(Stored dataset items)
※

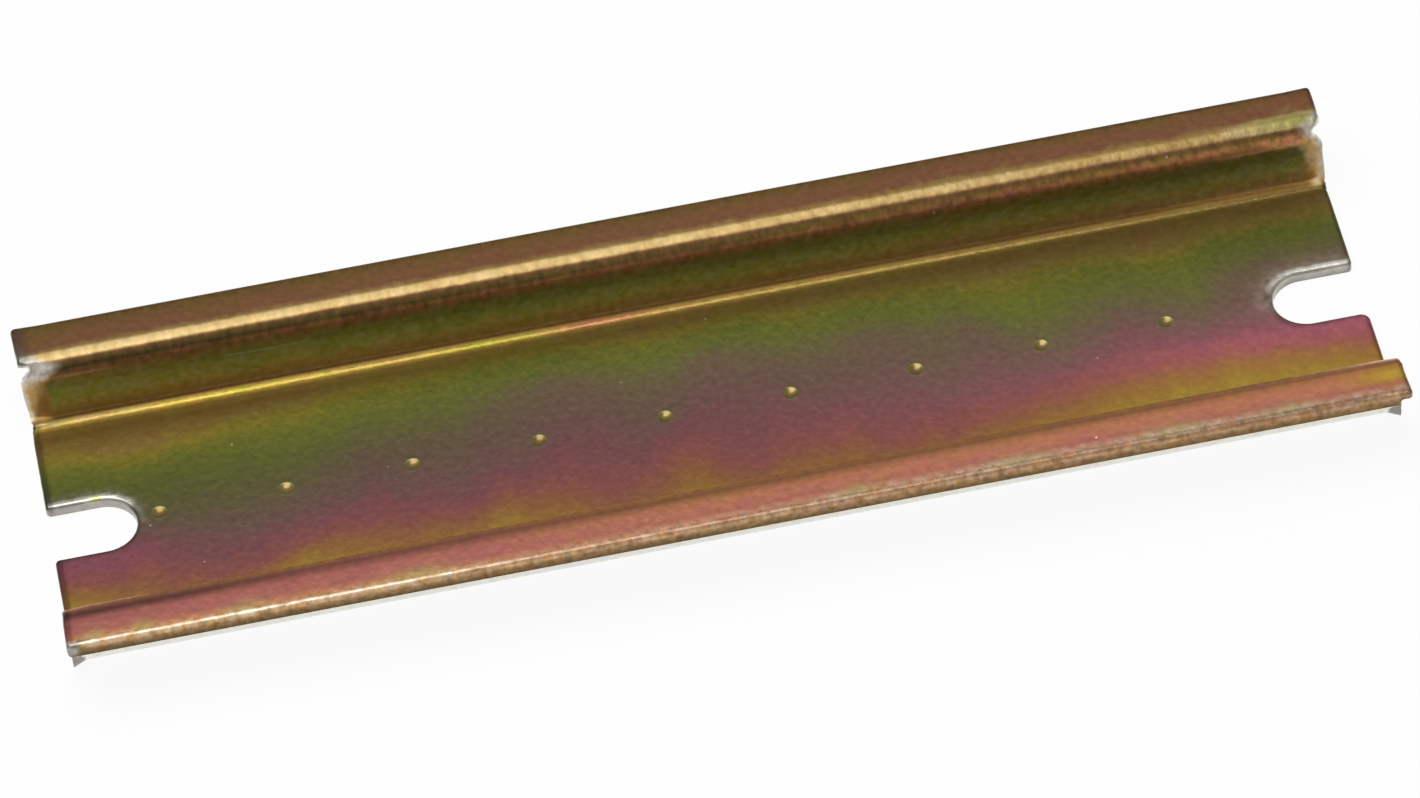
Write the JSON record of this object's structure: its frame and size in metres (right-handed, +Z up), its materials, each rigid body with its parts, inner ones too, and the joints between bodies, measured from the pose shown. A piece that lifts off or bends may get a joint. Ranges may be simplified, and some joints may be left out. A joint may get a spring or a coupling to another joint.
{
  "type": "din rail",
  "caption": "Short cut length of top-hat mounting rail for clip-on switchgear, with a half screw slot at each cut end and a row of punch marks along the web.",
  "frame": {"origin": "on the back of the web, at mid-length and mid-width", "axes": "+X along the rail, +Y across it from flange to flange, +Z up out of its open side"},
  "size_m": [0.108, 0.035, 0.0075],
  "materials": {
    "yellow_passivated_zinc": "zinc plated steel with an iridescent yellow passivation, satin"
  },
  "bodies": {
    "root": {"rail": "yellow_passivated_zinc"}
  },
  "joints": []
}
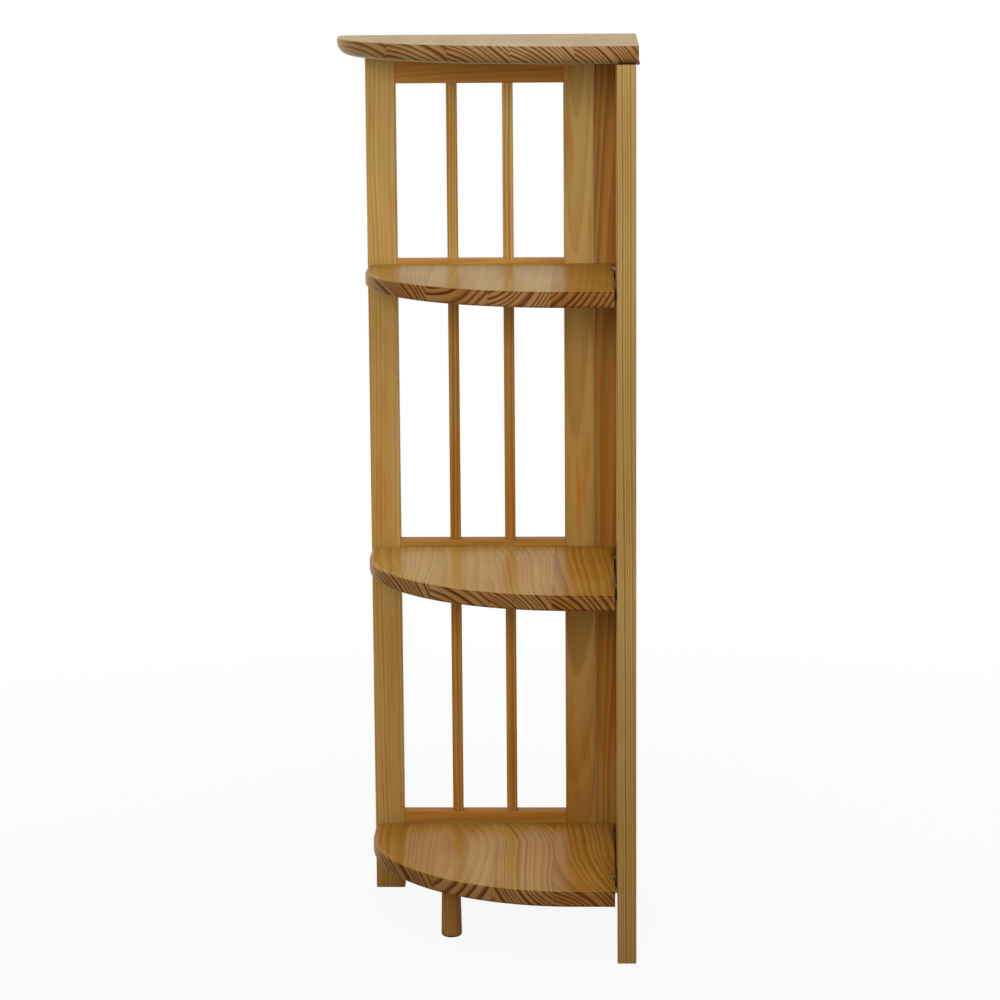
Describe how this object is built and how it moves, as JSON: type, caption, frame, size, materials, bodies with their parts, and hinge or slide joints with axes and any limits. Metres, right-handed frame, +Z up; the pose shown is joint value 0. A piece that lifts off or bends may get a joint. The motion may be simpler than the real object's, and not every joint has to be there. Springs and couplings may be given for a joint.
{
  "type": "folding corner shelf unit",
  "caption": "Folding quarter-round corner shelf unit: slatted wooden side and back frames, flip-up top, hinged shelves and a turned leg.",
  "frame": {"origin": "middle of the base of the bounding box, on the floor", "axes": "+Z up, +X to the right of someone facing the shelves, -Y towards them; the side frame is at +X and the back frame at +Y"},
  "size_m": [0.3608, 0.332, 1.066],
  "materials": {
    "frame_pine": "satin lacquer",
    "board_pine": "satin lacquer",
    "hinge_brass": "dull plated",
    "fastener_steel": "zinc plated"
  },
  "bodies": {
    "side_frame": {"side_frame_front_stile": "frame_pine", "side_frame_rear_stile": "frame_pine", "side_frame_top_rail": "frame_pine", "side_frame_upper_rail": "frame_pine", "side_frame_middle_rail": "frame_pine", "side_frame_lower_rail": "frame_pine", "side_frame_top_bay_front_spindle": "frame_pine", "side_frame_top_bay_rear_spindle": "frame_pine", "side_frame_middle_bay_front_spindle": "frame_pine", "side_frame_middle_bay_rear_spindle": "frame_pine", "side_frame_bottom_bay_front_spindle": "frame_pine", "side_frame_bottom_bay_rear_spindle": "frame_pine", "corner_post": "frame_pine", "upper_shelf_rear_hinge_frame_leaf": "hinge_brass", "upper_shelf_front_hinge_frame_leaf": "hinge_brass", "middle_shelf_rear_hinge_frame_leaf": "hinge_brass", "middle_shelf_front_hinge_frame_leaf": "hinge_brass", "lower_shelf_rear_hinge_frame_leaf": "hinge_brass", "lower_shelf_front_hinge_frame_leaf": "hinge_brass", "top_rear_hinge_frame_leaf": "hinge_brass", "top_front_hinge_frame_leaf": "hinge_brass", "upper_corner_hinge_post_leaf": "hinge_brass", "middle_corner_hinge_post_leaf": "hinge_brass", "lower_corner_hinge_post_leaf": "hinge_brass"},
    "back_frame": {"back_frame_outer_stile": "frame_pine", "back_frame_corner_stile": "frame_pine", "back_frame_top_rail": "frame_pine", "back_frame_upper_rail": "frame_pine", "back_frame_middle_rail": "frame_pine", "back_frame_lower_rail": "frame_pine", "back_frame_top_bay_outer_spindle": "frame_pine", "back_frame_top_bay_corner_spindle": "frame_pine", "back_frame_middle_bay_outer_spindle": "frame_pine", "back_frame_middle_bay_corner_spindle": "frame_pine", "back_frame_bottom_bay_outer_spindle": "frame_pine", "back_frame_bottom_bay_corner_spindle": "frame_pine", "upper_shelf_outer_peg": "fastener_steel", "upper_shelf_corner_peg": "fastener_steel", "middle_shelf_outer_peg": "fastener_steel", "middle_shelf_corner_peg": "fastener_steel", "lower_shelf_outer_peg": "fastener_steel", "lower_shelf_corner_peg": "fastener_steel", "upper_corner_hinge_frame_leaf": "hinge_brass", "middle_corner_hinge_frame_leaf": "hinge_brass", "lower_corner_hinge_frame_leaf": "hinge_brass"},
    "top": {"top_board": "board_pine", "top_rear_hinge_board_leaf": "hinge_brass", "top_front_hinge_board_leaf": "hinge_brass"},
    "upper_shelf": {"upper_shelf": "board_pine", "upper_shelf_rear_hinge_shelf_leaf": "hinge_brass", "upper_shelf_front_hinge_shelf_leaf": "hinge_brass"},
    "middle_shelf": {"middle_shelf": "board_pine", "middle_shelf_rear_hinge_shelf_leaf": "hinge_brass", "middle_shelf_front_hinge_shelf_leaf": "hinge_brass"},
    "lower_shelf": {"lower_shelf": "board_pine", "leg": "frame_pine", "leg_bolt": "fastener_steel", "lower_shelf_rear_hinge_shelf_leaf": "hinge_brass", "lower_shelf_front_hinge_shelf_leaf": "hinge_brass"}
  },
  "joints": [
    {"name": "top_flip", "type": "hinge", "parent": "side_frame", "child": "top", "pos_m": [0.1781, 0, 1.0443], "axis": [0, 1, 0], "range_deg": [0, 180]},
    {"name": "upper_shelf_fold", "type": "hinge", "parent": "side_frame", "child": "upper_shelf", "pos_m": [0.1512, 0, 0.7925], "axis": [0, 1, 0], "range_deg": [0, 57]},
    {"name": "middle_shelf_fold", "type": "hinge", "parent": "side_frame", "child": "middle_shelf", "pos_m": [0.1512, 0, 0.4415], "axis": [0, 1, 0], "range_deg": [0, 90]},
    {"name": "lower_shelf_fold", "type": "hinge", "parent": "side_frame", "child": "lower_shelf", "pos_m": [0.1512, 0, 0.0875], "axis": [0, 1, 0], "range_deg": [0, 90]},
    {"name": "back_frame_swing", "type": "hinge", "parent": "side_frame", "child": "back_frame", "pos_m": [0.1272, 0.1385, 0.5], "axis": [0, 0, 1], "range_deg": [0, 0.4]}
  ]
}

※

REQUIRED WORK: Find all lines holding the string "joints" and copy them.

EXERCISE RESULT:
Write the JSON record of this object's structure: its frame and size in metres (right-handed, +Z up), its materials, each rigid body with its parts, inner ones too, and the joints between bodies, measured from the pose shown. A piece that lifts off or bends may get a joint. Ranges may be simplified, and some joints may be left out. A joint may get a spring or a coupling to another joint.
  "joints": []
Describe how this object is built and how it moves, as JSON: type, caption, frame, size, materials, bodies with their parts, and hinge or slide joints with axes and any limits. Metres, right-handed frame, +Z up; the pose shown is joint value 0. A piece that lifts off or bends may get a joint. The motion may be simpler than the real object's, and not every joint has to be there. Springs and couplings may be given for a joint.
  "joints": [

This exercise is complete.